-- START SUPPLIED DATA --

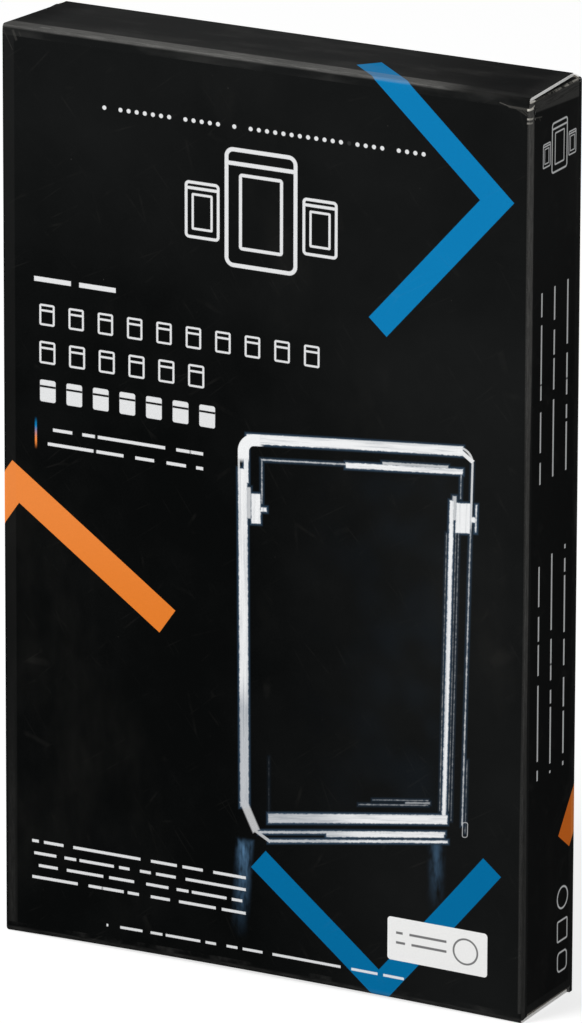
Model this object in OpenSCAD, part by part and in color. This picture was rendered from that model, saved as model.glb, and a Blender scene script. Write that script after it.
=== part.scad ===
// Tuck-end board carton with a clear two-part display case for one graded card inside.
// The origin is the middle of the bottom face. X runs across the front, Y from front to back, Z up.
// The front face looks towards -Y. Everything is drawn closed and packed.

/* [Graded card holder] */
// Width of the card holder that the case is made for
holder_w = 82; // [60:0.5:110]
// Height of the card holder
holder_h = 136; // [90:0.5:180]
// Thickness of the card holder
holder_t = 6; // [4:0.1:12]
// Play between the card holder and each wall of its pocket
holder_play = 0.5; // [0.2:0.05:1.5]

/* [Display case] */
// Width of each clear side bar
bar_w = 9; // [7.6:0.1:16]
// Height of the clear bar under the card holder
bottom_bar_h = 9.5; // [6:0.1:16]
// Height of the clear bar over the card holder
top_bar_h = 9.5; // [6:0.1:16]
// Thickness of the front and back plates
plate_t = 5.7; // [3:0.1:9]
// Height of the lift-off lid of the case
case_lid_h = 30; // [20:0.5:60]
// Gap between the base and the lid of the case at their seam
seam_gap = 0.2; // [0.05:0.05:0.5]
// Radius of the four outer corners of the case, seen from the front
case_corner_r = 4.5; // [1:0.1:5.8]
// Diameter of a magnet
magnet_d = 6; // [3:0.1:7]
// Length of a magnet
magnet_l = 6; // [3:0.1:10]
// Play round a magnet in its bore
magnet_play = 0.05; // [0.02:0.01:0.2]

/* [Room in the carton] */
// Gap beside the case on each side
side_gap = 4.4; // [2:0.1:12]
// Gap between the case and the front panel
front_gap = 0.35; // [0.3:0.05:3]
// Gap between the case and a tongue
tongue_gap = 0.65; // [0.4:0.05:3]
// Gap under the case
rest_gap = 0.3; // [0.1:0.05:1]
// Empty height between the case and the top dust flaps
headroom = 21; // [16:0.5:60]

/* [Carton board] */
// Thickness of the board
board_t = 0.6; // [0.4:0.05:0.8]
// Outside radius of the upright folds
fold_r = 1.2; // [0.9:0.05:1.6]
// Gap between two boards that lie on each other
stack_gap = 0.15; // [0.05:0.05:0.4]
// Gap that a fold leaves between two panels
fold_gap = 0.1; // [0.05:0.05:0.3]
// Gap between a tongue and the back panel
back_gap = 0.6; // [0.5:0.05:2]
// Distance from the top of the carton down to the raw edge of the back panel
edge_drop = 0.5; // [0.1:0.1:2]

/* [Tuck lids] */
// Distance from each side of the carton to the raw side edge of a lid
lid_inset = 1.5; // [1.3:0.1:3]
// Length of a tongue below its fold
tongue_len = 10; // [6:0.5:11]
// Distance from each side of the carton to the side edge of a tongue
tongue_inset = 3; // [2.5:0.1:12]
// Radius of the two free corners of a tongue
tongue_r = 5; // [1:0.5:5.5]
// Angle that the top tongue leans inwards at rest
top_tongue_lean = 5; // [4:0.5:10]

/* [Dust flaps] */
// Length of a dust flap from its fold
flap_len = 14; // [8:0.5:18]
// Distance from the front face to the front end of a flap's fold
flap_front = 2.2; // [2:0.1:4]
// Distance from a tongue to the back end of a flap's fold
flap_back = 1; // [0.6:0.1:3]
// How far the front edge of a flap draws in per unit of its length
flap_front_taper = 0.6; // [0.5:0.02:0.62]
// How far the back edge of a flap draws in per unit of its length
flap_back_taper = 0.2; // [0.1:0.02:0.22]

/* [Glue flap] */
// Width of the glued strip inside the left panel
glue_w = 14; // [8:0.5:16]
// Distance from each end of the carton to the glued strip
glue_end = 5; // [3:0.5:30]
// Distance that the strip's free edge is cut back at each end
glue_taper = 4; // [1:0.5:8]

/* [Hidden] */
$fn = 64;

board_black = [0.05, 0.052, 0.055];
acrylic_clear = [0.85, 0.92, 0.96, 0.35];
magnet_silver = [0.75, 0.76, 0.78];

// The case, from the card holder outwards
pocket_w = holder_w + 2 * holder_play;
pocket_t = holder_t + 2 * holder_play;
pocket_h = holder_h + 2 * holder_play;
case_w = pocket_w + 2 * bar_w;
case_d = pocket_t + 2 * plate_t;
case_h = bottom_bar_h + pocket_h + top_bar_h;

// The carton, from the case outwards
stack_h = 2 * board_t + stack_gap;
carton_w = case_w + 2 * (side_gap + board_t);
carton_d = front_gap + case_d + tongue_gap + back_gap + 3 * board_t;
carton_h = 2 * stack_h + rest_gap + case_h + headroom;

// Faces of the carton
front_y = -carton_d / 2;
back_inner_y = carton_d / 2 - board_t;
tongue_y = back_inner_y - back_gap - board_t;

// Places of the case
case_front_y = front_y + board_t + front_gap;
case_mid_y = case_front_y + case_d / 2;
case_z = stack_h + rest_gap;
case_top_z = case_z + case_h;
seam_z = case_top_z - case_lid_h;
pocket_z = case_z + bottom_bar_h;
bar_x = (pocket_w + bar_w) / 2;

// Dust flap outline, measured from its fold
flap_root = tongue_y - flap_back - front_y - flap_front;

// The four walls as one ring, seen from above.
module rounded_box_outline(w, d, r) {
    square([w - 2 * r, d], center = true);
    square([w, d - 2 * r], center = true);
    for (x = [-1, 1], y = [-1, 1])
        translate([x * (w / 2 - r), y * (d / 2 - r)])
            circle(r);
}

module wall_ring() {
    difference() {
        rounded_box_outline(carton_w, carton_d, fold_r);
        rounded_box_outline(carton_w - 2 * board_t, carton_d - 2 * board_t, fold_r - board_t);
    }
}

// The part of the ring that belongs to one broad panel, cut at the middle of its folds. side is -1 for the front.
module broad_wall(side) {
    intersection() {
        wall_ring();
        polygon([
            [-carton_w / 2, side * carton_d / 2],
            [carton_w / 2, side * carton_d / 2],
            [carton_w / 2 - fold_r, side * (carton_d / 2 - fold_r)],
            [-carton_w / 2 + fold_r, side * (carton_d / 2 - fold_r)]
        ]);
    }
}

// The part of the ring that belongs to one narrow panel. side is -1 for the left.
module narrow_wall(side) {
    intersection() {
        wall_ring();
        polygon([
            [side * carton_w / 2, -carton_d / 2],
            [side * (carton_w / 2 - fold_r), -carton_d / 2 + fold_r],
            [side * (carton_w / 2 - fold_r), carton_d / 2 - fold_r],
            [side * carton_w / 2, carton_d / 2]
        ]);
    }
}

module upright(z0, z1) {
    translate([0, 0, z0])
        linear_extrude(z1 - z0)
            children();
}

// The front panel stops one fold short of the lids that hang on it.
module front_panel() {
    color(board_black)
        upright(board_t + fold_gap, carton_h - board_t - fold_gap)
            broad_wall(-1);
}

// The back panel has raw edges at both ends, and stands on the lower one.
module back_panel() {
    color(board_black)
        upright(0, carton_h - edge_drop)
            broad_wall(1);
}

module side_panel(side) {
    color(board_black)
        upright(stack_h + fold_gap, carton_h - stack_h - fold_gap)
            narrow_wall(side);
}

// A strip folded off the back panel and glued to the inside of the left one.
module glue_flap() {
    color(board_black)
        translate([-carton_w / 2 + board_t, carton_d / 2 - fold_r, 0])
            rotate([90, 0, 90])
                linear_extrude(board_t)
                    polygon([
                        [0, glue_end],
                        [-glue_w, glue_end + glue_taper],
                        [-glue_w, carton_h - glue_end - glue_taper],
                        [0, carton_h - glue_end]
                    ]);
}

// A lid that closes one end, drawn lying at height z.
module lid_panel(z) {
    color(board_black)
        translate([-carton_w / 2 + lid_inset, front_y, z])
            cube([carton_w - 2 * lid_inset, tongue_y + board_t - front_y, board_t]);
}

// A tongue seen from the front, hanging down from its fold, with two rounded free corners.
module tongue_outline() {
    w = carton_w - 2 * tongue_inset;
    translate([-w / 2, -tongue_len + tongue_r])
        square([w, tongue_len - tongue_r - fold_gap]);
    translate([-w / 2 + tongue_r, -tongue_len])
        square([w - 2 * tongue_r, tongue_r]);
    for (x = [-1, 1])
        translate([x * (w / 2 - tongue_r), -tongue_len + tongue_r])
            circle(tongue_r);
}

// The tongue that hangs from the fold on the inside of a lid, leaning in by an angle.
module tongue(lean) {
    color(board_black)
        rotate([-lean, 0, 0])
            rotate([90, 0, 0])
                translate([0, 0, -board_t])
                    linear_extrude(board_t)
                        tongue_outline();
}

module top_tuck_tongue() {
    translate([0, tongue_y, carton_h - board_t])
        tongue(top_tongue_lean);
}

module bottom_tuck_tongue() {
    translate([0, tongue_y, board_t])
        mirror([0, 0, 1])
            tongue(0);
}

// A dust flap on the right, drawn with its lower face at height z. The lid opens at its front edge.
module dust_flap_right(z) {
    x0 = carton_w / 2;
    y0 = front_y + flap_front;
    x1 = x0 - flap_len;
    color(board_black)
        translate([0, 0, z])
            linear_extrude(board_t)
                polygon([
                    [x0, y0],
                    [x0, y0 + flap_root],
                    [x1, y0 + flap_root - flap_back_taper * flap_len],
                    [x1, y0 + flap_front_taper * flap_len]
                ]);
}

module top_dust_flap_right() {
    dust_flap_right(carton_h - stack_h);
}

module top_dust_flap_left() {
    mirror([1, 0, 0])
        top_dust_flap_right();
}

module bottom_dust_flap_right() {
    dust_flap_right(board_t + stack_gap);
}

module bottom_dust_flap_left() {
    mirror([1, 0, 0])
        bottom_dust_flap_right();
}

// A clear block, given by its middle in X and its lowest corner in Y and Z.
module clear_block(x, y, z, w, d, h) {
    color(acrylic_clear)
        translate([x - w / 2, y, z])
            cube([w, d, h]);
}

// The bar that closes the end of the case, with two rounded outer corners below.
module end_bar(h) {
    color(acrylic_clear)
        translate([0, case_front_y + case_d, 0])
            rotate([90, 0, 0])
                linear_extrude(case_d) {
                    translate([-case_w / 2, case_corner_r])
                        square([case_w, h - case_corner_r]);
                    translate([-case_w / 2 + case_corner_r, 0])
                        square([case_w - 2 * case_corner_r, case_corner_r]);
                    for (x = [-1, 1])
                        translate([x * (case_w / 2 - case_corner_r), case_corner_r])
                            circle(case_corner_r);
                }
}

module base_bottom_bar() {
    translate([0, 0, case_z])
        end_bar(bottom_bar_h);
}

module lid_top_bar() {
    translate([0, 0, case_top_z])
        mirror([0, 0, 1])
            end_bar(top_bar_h);
}

// A magnet's blind bore, and the magnet itself with no play.
module magnet_shape(side, z, play) {
    translate([side * bar_x, case_mid_y, z])
        cylinder(d = magnet_d + 2 * play, h = magnet_l);
}

// Side bars stand between an end bar and the seam, bored for a magnet at the seam.
module base_bar(side) {
    difference() {
        clear_block(side * bar_x, case_front_y, pocket_z, bar_w, case_d, seam_z - pocket_z);
        magnet_shape(side, seam_z - magnet_l, magnet_play);
    }
}

module lid_bar(side) {
    z0 = seam_z + seam_gap;
    difference() {
        clear_block(side * bar_x, case_front_y, z0, bar_w, case_d, case_top_z - top_bar_h - z0);
        magnet_shape(side, z0, magnet_play);
    }
}

// Front and back plates fit between the side bars.
module base_plate(y) {
    clear_block(0, y, pocket_z, pocket_w, plate_t, seam_z - pocket_z);
}

module lid_plate(y) {
    z0 = seam_z + seam_gap;
    clear_block(0, y, z0, pocket_w, plate_t, case_top_z - top_bar_h - z0);
}

module base_magnet(side) {
    color(magnet_silver)
        magnet_shape(side, seam_z - magnet_l, 0);
}

module lid_magnet(side) {
    color(magnet_silver)
        magnet_shape(side, seam_z + seam_gap, 0);
}

front_panel();
back_panel();
side_panel(-1);  // left_side_panel
side_panel(1);  // right_side_panel
glue_flap();
lid_panel(carton_h - board_t);  // top_lid_panel
top_tuck_tongue();
top_dust_flap_left();
top_dust_flap_right();
lid_panel(0);  // bottom_lid_panel
bottom_tuck_tongue();
bottom_dust_flap_left();
bottom_dust_flap_right();
base_bottom_bar();
base_bar(-1);  // base_left_bar
base_bar(1);  // base_right_bar
base_plate(case_front_y);  // base_front_plate
base_plate(case_front_y + case_d - plate_t);  // base_back_plate
base_magnet(-1);  // base_magnet_left
base_magnet(1);  // base_magnet_right
lid_top_bar();
lid_bar(-1);  // lid_left_bar
lid_bar(1);  // lid_right_bar
lid_plate(case_front_y);  // lid_front_plate
lid_plate(case_front_y + case_d - plate_t);  // lid_back_plate
lid_magnet(-1);  // lid_magnet_left
lid_magnet(1);  // lid_magnet_right
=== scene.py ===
import math
import bmesh
import bpy
import numpy as np
from mathutils import Matrix, Vector


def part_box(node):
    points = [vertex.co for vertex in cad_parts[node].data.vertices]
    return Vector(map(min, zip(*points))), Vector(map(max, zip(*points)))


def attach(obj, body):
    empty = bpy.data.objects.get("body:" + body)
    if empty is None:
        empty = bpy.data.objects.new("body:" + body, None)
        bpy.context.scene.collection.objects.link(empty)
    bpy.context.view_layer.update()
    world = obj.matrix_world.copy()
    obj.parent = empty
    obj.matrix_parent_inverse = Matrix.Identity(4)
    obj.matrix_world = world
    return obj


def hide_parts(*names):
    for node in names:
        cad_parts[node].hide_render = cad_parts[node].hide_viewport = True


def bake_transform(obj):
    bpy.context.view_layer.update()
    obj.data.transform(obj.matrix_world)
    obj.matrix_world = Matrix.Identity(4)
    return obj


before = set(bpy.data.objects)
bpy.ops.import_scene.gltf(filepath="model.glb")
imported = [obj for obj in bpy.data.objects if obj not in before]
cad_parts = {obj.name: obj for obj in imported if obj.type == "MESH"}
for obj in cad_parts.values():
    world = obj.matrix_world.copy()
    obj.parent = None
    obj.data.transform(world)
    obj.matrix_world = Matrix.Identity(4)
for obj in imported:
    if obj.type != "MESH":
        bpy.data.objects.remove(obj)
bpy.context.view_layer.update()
print("frame loaded")

scene = bpy.context.scene
scene.view_settings.view_transform = "Standard"
mm = 0.001
white = (1.0, 1.0, 1.0, 1.0)

# The camera looks from the carton's front right, a little above it
camera = {
    "azimuth": 27.89,
    "elevation": 17.553,
    "roll": 0.18,
    "place": (0.9612, -1.81522, 0.73926),
    "lens": 402.8,
    "sensor": 36.0,
}


def makeCamera(c):
    az, el, roll = (math.radians(c[k]) for k in ("azimuth", "elevation", "roll"))
    back = np.array([math.sin(az) * math.cos(el), -math.cos(az) * math.cos(el), math.sin(el)])
    right = np.array([math.cos(az), math.sin(az), 0.0])
    up = np.cross(back, right)
    turnedRight = math.cos(roll) * right + math.sin(roll) * up
    turnedUp = -math.sin(roll) * right + math.cos(roll) * up
    data = bpy.data.cameras.new("camera")
    data.lens = c["lens"]
    data.sensor_width = c["sensor"]
    data.clip_start = 0.05
    data.clip_end = 50.0
    made = bpy.data.objects.new("camera", data)
    scene.collection.objects.link(made)
    turn = np.array([turnedRight, turnedUp, back]).T
    place = Matrix.Translation(c["place"]) @ Matrix(turn.tolist()).to_4x4()
    made.matrix_world = place
    scene.camera = made


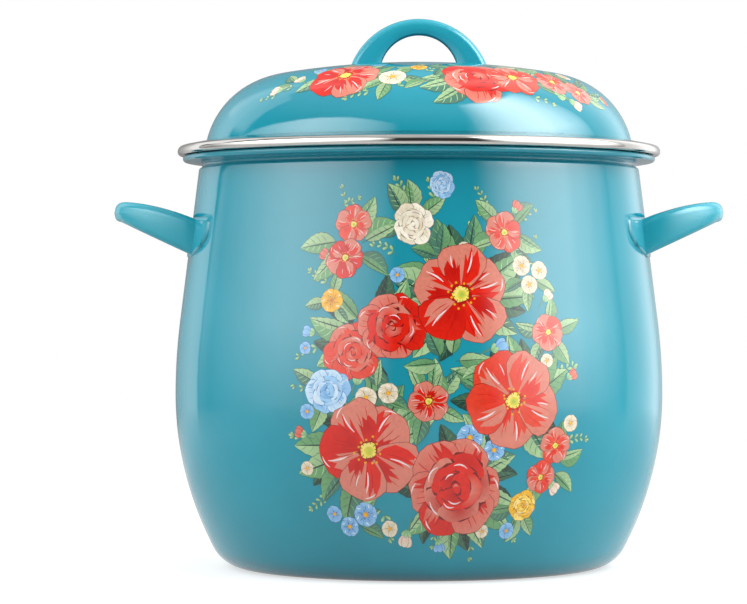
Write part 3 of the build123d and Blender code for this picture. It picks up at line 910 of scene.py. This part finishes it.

-- END SUPPLIED DATA --

§ **TASK REQUIREMENTS**
Begin at the line that has "front_panel();", stop after the line that has "for node in", and repeat exactly those lines, nothing more.

§ **WRITTEN ANSWER**
front_panel();
back_panel();
side_panel(-1);  // left_side_panel
side_panel(1);  // right_side_panel
glue_flap();
lid_panel(carton_h - board_t);  // top_lid_panel
top_tuck_tongue();
top_dust_flap_left();
top_dust_flap_right();
lid_panel(0);  // bottom_lid_panel
bottom_tuck_tongue();
bottom_dust_flap_left();
bottom_dust_flap_right();
base_bottom_bar();
base_bar(-1);  // base_left_bar
base_bar(1);  // base_right_bar
base_plate(case_front_y);  // base_front_plate
base_plate(case_front_y + case_d - plate_t);  // base_back_plate
base_magnet(-1);  // base_magnet_left
base_magnet(1);  // base_magnet_right
lid_top_bar();
lid_bar(-1);  // lid_left_bar
lid_bar(1);  // lid_right_bar
lid_plate(case_front_y);  // lid_front_plate
lid_plate(case_front_y + case_d - plate_t);  // lid_back_plate
lid_magnet(-1);  // lid_magnet_left
lid_magnet(1);  // lid_magnet_right
=== scene.py ===
import math
import bmesh
import bpy
import numpy as np
from mathutils import Matrix, Vector


def part_box(node):
    points = [vertex.co for vertex in cad_parts[node].data.vertices]
    return Vector(map(min, zip(*points))), Vector(map(max, zip(*points)))


def attach(obj, body):
    empty = bpy.data.objects.get("body:" + body)
    if empty is None:
        empty = bpy.data.objects.new("body:" + body, None)
        bpy.context.scene.collection.objects.link(empty)
    bpy.context.view_layer.update()
    world = obj.matrix_world.copy()
    obj.parent = empty
    obj.matrix_parent_inverse = Matrix.Identity(4)
    obj.matrix_world = world
    return obj


def hide_parts(*names):
    for node in names:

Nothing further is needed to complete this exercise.